You have a very generous 7 figure budget to work with and this is the best your team have come up with?
“It’ll be fantastic” gushed the account manager, his platinum cufflinks gleaming in the halogen lights. “The Media will go nuts over it, and we’ve never ever done anything like this before...”
Whoa Bessie. Back up the bus.
First of all “free press coverage” does not necessarily mean sales. You hope it leads to sales, but there are a lot of “if’s” in there –”IF it gets picked up by the press, IF it gets the right media coverage, IF the segment gets in front of the right target audience, and IF that target audience then decides to pick up the phone and call. Hope is not a marketing strategy.
Sure the concept was a cool, novel idea that no one had done before, but as Tom Cruise said in the movie Jerry McGuire “Show me the money!”
Despite what the vast majority of marketers and advertising agencies would like you to believe, marketing is not art. It’s not about being cool and creative. It’s not about winning awards.

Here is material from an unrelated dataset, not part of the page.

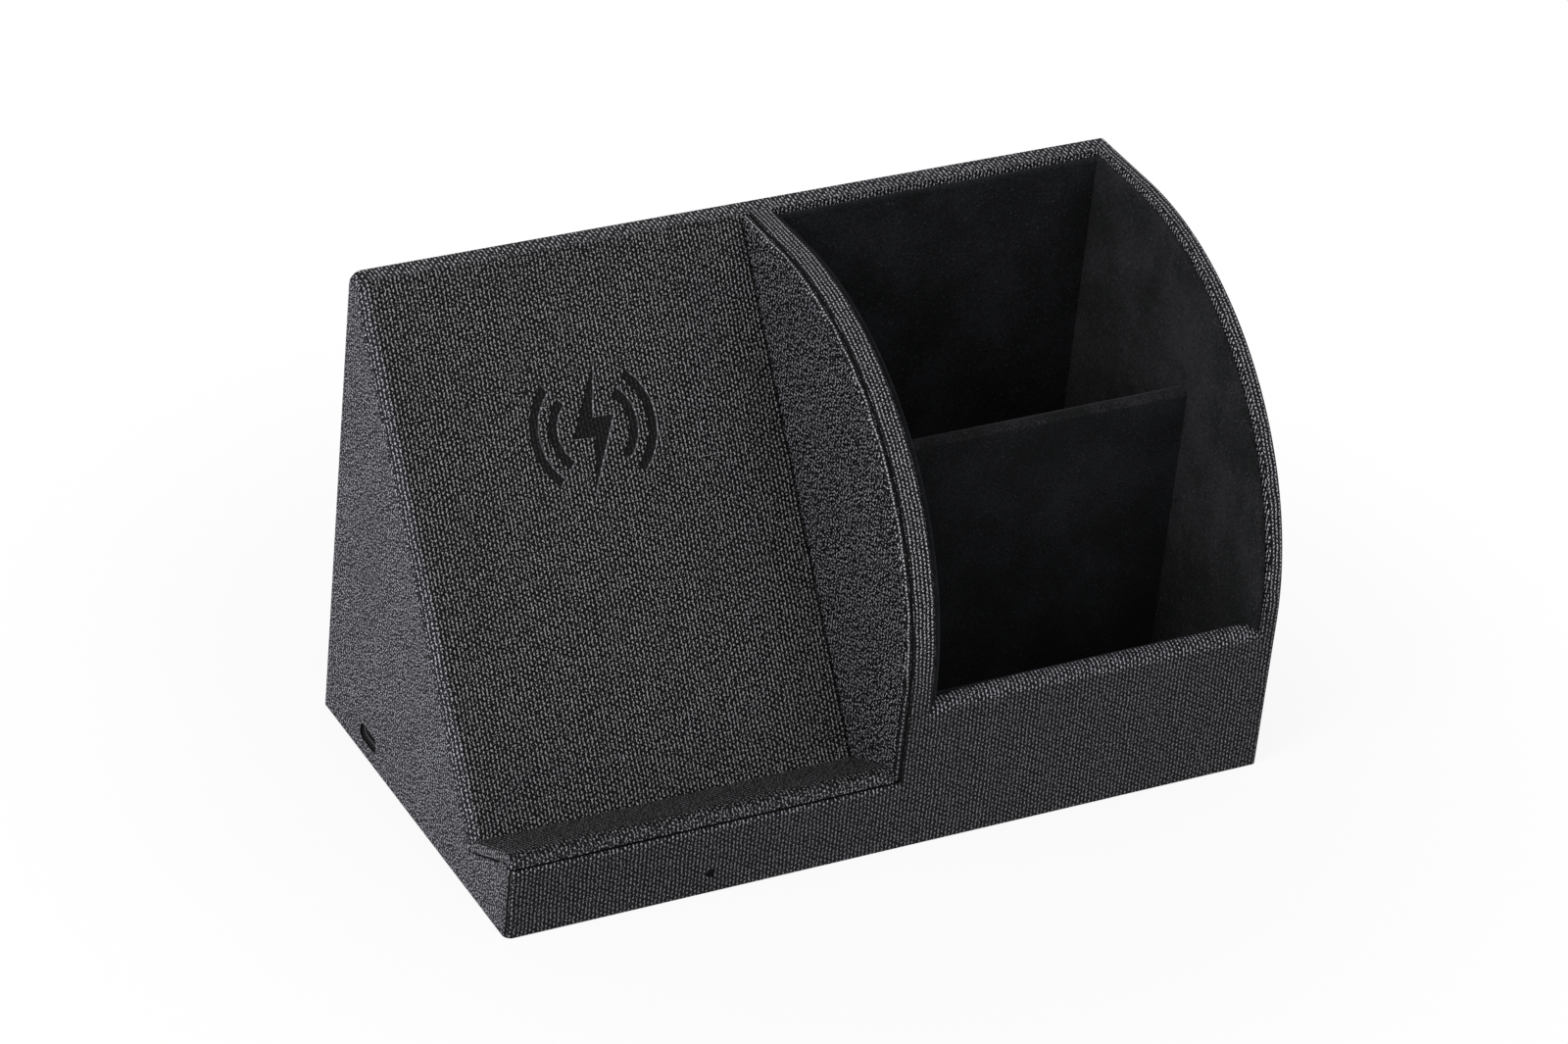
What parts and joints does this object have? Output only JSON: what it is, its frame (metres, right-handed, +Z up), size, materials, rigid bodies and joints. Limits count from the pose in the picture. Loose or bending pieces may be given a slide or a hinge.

It’s about getting you sales, immediately, today, and putting money in your pocket. Period.
I can’t even tell you how many private clients have come to us with a superb looking websites which didn’t actually sell.
While it looked great, there was no marketing message that socked you between the eyeballs within the first nano second, the copy was fluffy and vague, there was no sales funnel set up, no enticing opt in magnet, no personality infused ad copy and possibly worst of all – it looked practically identical to all of their competition.
None of this was their fault. The vast majority of web designers are just that – web designers. They know how to design a great looking website, but they know nothing about selling.
The entire premise for advertising can be summed up by the cranky but profoundly talented advertising mogul David Ogilvy, who said:
“If it doesn’t sell, its not creative.”